You need to read the wording carefully though – it may apply only to having a full time pet and not a visiting animal. That being said, your landlord may be surprised (and not in a good way) if they find out you have had a huge dog who has been “visiting” your apartment for months and has torn it apart, been marking constantly, or even attacked another tenant.
You don’t want to find yourself in that situation, so use common sense and honor what you and the landlord agreed to in the lease (both in the letter and spirit of the agreement).
Consult with Property Management If You’re Unsure
If your lease is silent on the issue of dog visits or it is unclear, the best way to prevent future issues is to check with your property manager around whether a dog visit is allowed.
Many times, they will have a clear policy around this topic, even if it is not spelled out in the lease (and the lease may reference the policy and bind you to it). If there are any restrictions around visits (including time, frequency, breed, and the like), then make sure you abide by them.
Consider Whether the Visit Makes Sense For the Dog and You
Even if your lease and apartment policies allows dogs to visit, you should look at whether the visit makes sense for the dog and for you. For example, if you live in a tiny studio apartment and the dog is a huge outdoor dog who is not used to indoor living, then you may want to reconsider whether the visit makes sense.
It could cause the dog a lot of stress and that could cause it to act up. Not a great situation for you either, since you may be on the hook for any damage the dog causes to the apartment.
Also, if the dog has aggressive tendencies or barks a lot, you may want to decline that visit. Again, you can be on the hook for any attacks by the dog on other tenants (or their pets) or noise complaints generated by the dog’s barking.
Make Sure You Are Prepared For the Visit
Ok, so you have done all your homework and determined that the visit is allowed and won’t cause serious issues. Here are some tips for making sure your visit with the dog goes smoothly and without incident.
Have the Right Supplies on Hand
Even the best trained dogs can make mistakes in an unfamiliar environment. Make sure you have on hand the right supplies to handle them. Have poop bags, cleaning sprays, and plenty of paper towels on hand to handles any messes.
If the owner doesn’t bring toys for the dog to play with, you may want to have a few old items handy for the dog to chew on or fetch. Here are some cool DIY ideas for dog toys made from everyday items.

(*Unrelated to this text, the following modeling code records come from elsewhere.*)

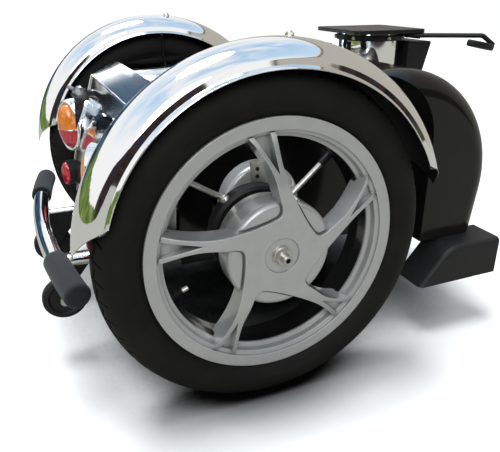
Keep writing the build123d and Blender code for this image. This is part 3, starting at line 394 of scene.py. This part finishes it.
tyre = {
    "crownRadius": 0.04447, "crownMiddle": 0.24353,  # the crown is an arc across the tyre
    "pitches": 54, "depth": 0.0036, "slant": 0.75, "slantFrom": 0.0150, "slantTo": 0.040,
    "zigzag": 0.0028, "zigzagStart": 0.44,
    # across the tread from its middle: how deep a place lies in the slanted grooves and in the
    # groove round the tyre, and how far it follows the zigzag
    "tread": ((0.0, 0, 0, 0), (0.0050, 0, 0, 0), (0.0066, 0, 0, 0.3), (0.0088, 0.9, 0, 0.6),
              (0.0124, 1, 0, 1), (0.0131, 1, 1, 1), (0.0169, 1, 1, 1), (0.0176, 1, 0, 1),
              (0.0208, 1, 0, 0.5), (0.0240, 1, 0, 0), (0.0268, 1, 0, 0), (0.0292, 0.7, 0, 0),
              (0.0312, 0, 0, 0), (0.0350, 0, 0, 0), (0.0385, 0, 0, 0), (0.0422, 0, 0, 0)),
    "wall": ((0.044, 0.250), (0.041, 0.2315), (0.0297, 0.218)), "wallRows": 15,
    "lines": {3: 0.0006, 4: 0.0006, 9: 0.0007, 10: 0.0007},  # raised rows round the sidewall
    "bead": ((0.0297, 0.2063), (0.0207, 0.2063), (0.0197, 0.221), (0.035, 0.250), (0.025, 0.2687)),
    "inside": 0.279,
    # along one pitch: places, and whether a slanted groove is there
    "pitch": ((0.0, 1), (0.11, 1), (0.135, 0), (0.35, 0), (0.56, 0), (0.76, 0), (0.975, 0)),
}


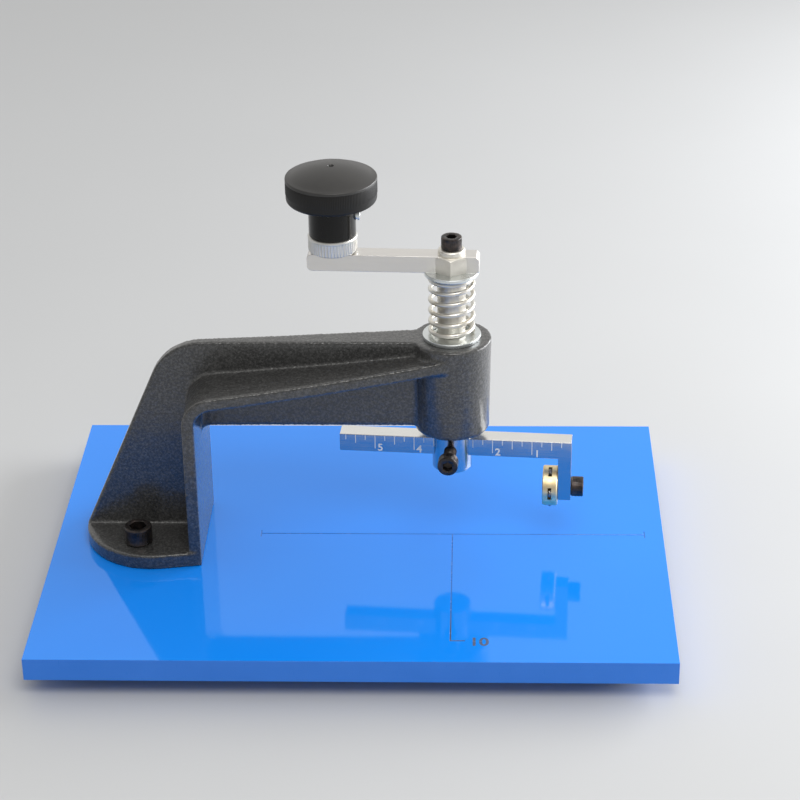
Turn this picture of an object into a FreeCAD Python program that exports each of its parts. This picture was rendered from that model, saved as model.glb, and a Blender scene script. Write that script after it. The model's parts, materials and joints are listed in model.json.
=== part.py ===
import FreeCAD, Part
import Sketcher
import math
import os

# Rotary circle glass cutter: a cast C-shaped arm on a flat plate carries a sprung vertical
# spindle.  A crank with a spinning knob turns the spindle; a graduated bar clamped across its
# lower end carries a turret of five cutting wheels.  Millimetres, +Z up.  The origin is under
# the middle of the plate, at the level that the rubber feet stand on.

Vector = FreeCAD.Vector
Rotation = FreeCAD.Rotation

doc = FreeCAD.newDocument("circle_glass_cutter")
sheet = doc.addObject("Spreadsheet::Sheet", "Dimensions")

DIMENSIONS = [
    # base plate and feet
    ("plate_length", 400), ("plate_width", 300), ("plate_thickness", 15),
    ("foot_height", 12), ("foot_radius", 14.5), ("foot_taper", 1),
    ("foot_x", 164), ("foot_y", 117), ("foot_screw_radius", 2.5),
    ("cross_reach", 127), ("line_width", 0.8), ("line_depth", 0.3), ("line_tick", 4), ("front_tick", 9),
    # spindle, boss and bushes
    ("spindle_x", 61), ("spindle_radius", 9),
    ("boss_bottom", 83), ("boss_top", 146), ("boss_low_radius", 24), ("boss_top_radius", 25.2),
    ("bush_radius", 12), ("bush_length", 20), ("running_gap", 0.05),
    ("spigot_radius", 7), ("spigot_length", 6),
    # arm casting
    ("arm_foot_radius", 46.2), ("arm_foot_x", -133.8), ("arm_foot_height", 10),
    ("strip_thickness", 8), ("strip_outer_x", -109), ("strip_half_width", 41.4),
    ("web_thin", 3.5), ("web_middle", 5.2), ("web_thick", 10), ("web_corner_x", -121.1),
    ("web_corner_z", 142.1), ("web_corner_radius", 36), ("web_slope", 66.15), ("web_fillet", 6),
    ("web_rise", 4.4), ("boss_fillet", 8),
    ("arm_bolt_x", -143), ("arm_bolt_y", 27), ("arm_bolt_radius", 6),
    # spring and its washers
    ("washer_thickness", 2.5), ("lower_washer_radius", 18.5), ("upper_washer_radius", 17.4),
    ("spring_length", 41.5), ("spring_radius", 14.9), ("spring_wire", 2.8), ("spring_pitch", 7.5),
    # crank
    ("crank_radius", 74), ("crank_yaw", -2.5), ("crank_left", 90), ("crank_right", 17.5),
    ("crank_depth", 12), ("crank_height", 11), ("hex_flats", 20.2),
    ("cap_radius", 8.5), ("cap_height", 3.5), ("clamp_screw_radius", 4),
    # knob
    ("collar_radius", 15.5), ("collar_height", 10.5), ("collar_foot", 1.5), ("collar_foot_radius", 12),
    ("neck_radius", 14.75), ("neck_height", 22), ("knob_radius", 28.5),
    ("knob_rim", 16), ("knob_crown", 7), ("stud_radius", 5), ("sleeve_radius", 8),
    # bar holder, scale bar and turret
    ("holder_radius", 12.7), ("holder_height", 30), ("bar_yaw", -4.5), ("bar_section", 12),
    ("bar_bottom", 63.5), ("bar_right", 77.5), ("bar_left", 72.5),
    ("leg_width", 8.5), ("leg_drop", 30.5), ("turret_z", 40.5), ("turret_radius", 13),
    ("turret_thickness", 9.6), ("wheel_ring", 11), ("wheel_radius", 3), ("wheel_thickness", 1.8),
    ("axle_radius", 0.75), ("slot_width", 2.4), ("slot_half_length", 4.2), ("turret_turn", 20),
]
for row, (alias, value) in enumerate(DIMENSIONS, start=1):
    sheet.set(f"A{row}", alias)
    sheet.set(f"B{row}", str(value))
    sheet.setAlias(f"B{row}", alias)
doc.recompute()


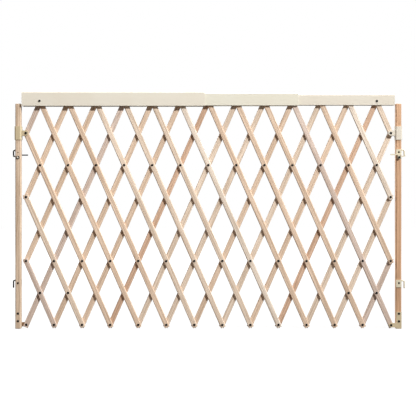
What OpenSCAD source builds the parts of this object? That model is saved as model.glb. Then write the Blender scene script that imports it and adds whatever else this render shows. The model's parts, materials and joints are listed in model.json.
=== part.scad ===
// Expanding safety gate: a riveted lattice of wooden slats between two wooden
// posts, with a telescoping top rail. The width runs along X, the depth along Y
// with the front at -Y, and the height along Z. The origin is on the ground, in
// the middle of the gate. The gate looks the same after half a turn about Z, so
// every piece of the left end is a piece of the right end, turned round.

/* [Lattice] */
// Distance between neighbouring crossings, along a slat
link = 119.5; // [114:0.5:122]
// Lean of the slats from upright, in degrees, at the width the gate is drawn at
lean = 23.7; // [22:0.1:25]
// Width of a slat
slat_w = 18; // [14:0.5:20]
// Thickness of a slat
slat_t = 6; // [5:0.5:7]
// How far a slat runs past the rivet at its end
slat_end = 9; // [7:0.5:10]
// Gap between the front and the back layer of slats
layer_gap = 0.4; // [0.3:0.1:0.8]

/* [Rivets] */
// Diameter of a rivet's shank
rivet_d = 5; // [4:0.5:6]
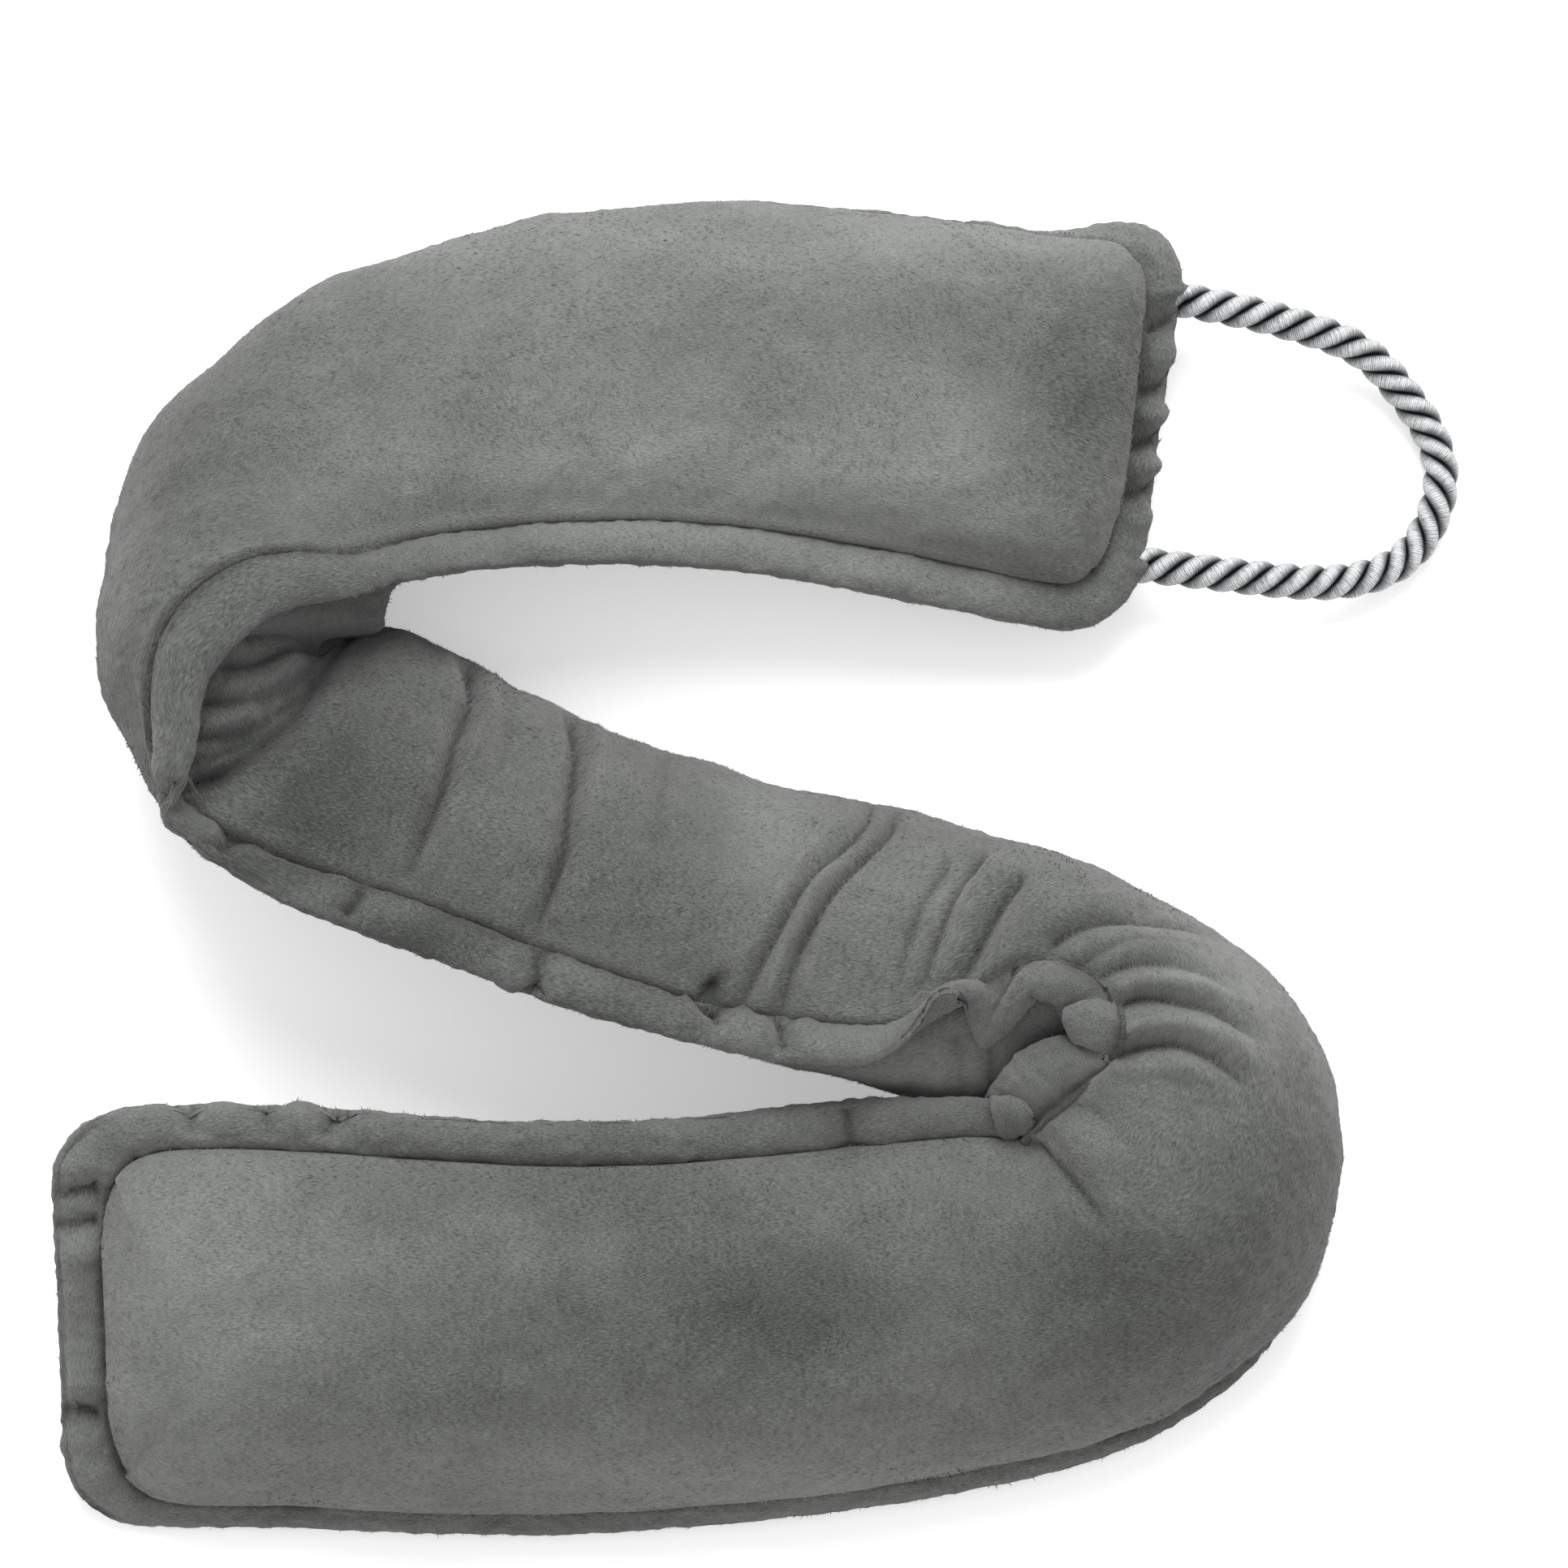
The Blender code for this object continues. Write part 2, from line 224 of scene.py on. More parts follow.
# Short gathers across the flange, where its thread pulls it in.
GATHERS = (
    Crease("middle_gather_1", ((272, 1052), (302, 1012)), 0.0020, 0.0040, 0.0012),
    Crease("middle_gather_2", ((425, 1130), (452, 1088)), 0.0020, 0.0040, 0.0012),
    Crease("middle_gather_3", ((656, 1232), (666, 1164)), 0.0020, 0.0044, 0.0012),
    Crease("middle_gather_4", ((868, 1210), (879, 1232), (884, 1264)), 0.0022, 0.0046, 0.0014),
    Crease("middle_notch_edge", ((862, 1214), (886, 1230)), 0.0030, 0.0046, 0.0010),
    Crease("rope_lip_1", ((1446, 352), (1450, 366)), 0.0034, -0.0030, 0.0),
    Crease("rope_lip_2", ((1416, 694), (1414, 708)), 0.0034, -0.0030, 0.0),
    Crease("middle_gather_5", ((961, 1250), (964, 1274), (966, 1300)), 0.0020, 0.0046, 0.0014),
    Crease("near_gather_1", ((232, 1350), (236, 1402)), 0.0026, 0.0030, 0.0010),
    Crease("near_gather_2", ((326, 1360), (332, 1404)), 0.0026, 0.0020, 0.0006),
    Crease("near_gather_3", ((422, 1362), (398, 1406)), 0.0026, 0.0032, 0.0010),
    Crease("near_gather_4", ((1042, 1360), (1048, 1420)), 0.0026, 0.0032, 0.0010),
    Crease("near_end_gather_1", ((126, 1468), (66, 1474)), 0.0024, 0.0048, 0.0014),
    Crease("near_end_gather_2", ((124, 1506), (68, 1512)), 0.0022, 0.0044, 0.0012),
    Crease("near_end_gather_3", ((130, 1746), (78, 1738)), 0.0024, 0.0048, 0.0014),
    Crease("far_end_gather_1", ((1408, 402), (1456, 394)), 0.0022, 0.0044, 0.0014),
    Crease("far_end_gather_2", ((1398, 482), (1452, 474)), 0.0022, 0.0044, 0.0014),
    Crease("far_end_gather_3", ((1390, 548), (1446, 540)), 0.0022, 0.0044, 0.0014),
    Crease("far_end_gather_4", ((1380, 610), (1440, 600)), 0.0022, 0.0040, 0.0014),
    Crease("turn_gather", ((188, 985), (226, 968)), 0.0022, 0.0030, 0.0008),
)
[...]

Monitor and Keep the Dog Under Control
Once the dog is in your place, you need to exercise some responsibility over them. Keep a careful eye on what they are doing and if they are acting out or seem stressed or unhappy, take steps to remedy the situation.
Maybe you can take them out for a walk or to a local park to get some exercise (again be mindful of whether those areas permit dogs).
Bottom line: Don’t let the visiting dog damage your apartment or do anything else that could jeopardize your tenancy. Keeping a sharp eye on them and taking proactive steps when you see things potentially going sideways is the best way to protect yourself.
Take into account the dog’s behavior and temperament when inviting them over. If they are well trained and used to apartment-like environments, there is less risk that they will cause issues.
But if they are turning out to be difficult to control, you will need to return them to their rightful owner.
So make sure that this is clear and that you always have the option to give back the dog if the visit is not turning out well.
If you have neighbors that you think will be bothered by a dog in your apartment, you can politely let them know that the animal will be visiting and it will not be a permanent thing.
By showing consideration and courtesy to your neighbors, you will keep a good relationship with them and that’s always a positive when you are living in relatively close quarters with them.
So there you have it – a clear answer to whether a dog can visit your apartment and some helpful tips to make that visit a great one. Hope this has been helpful and happy renting!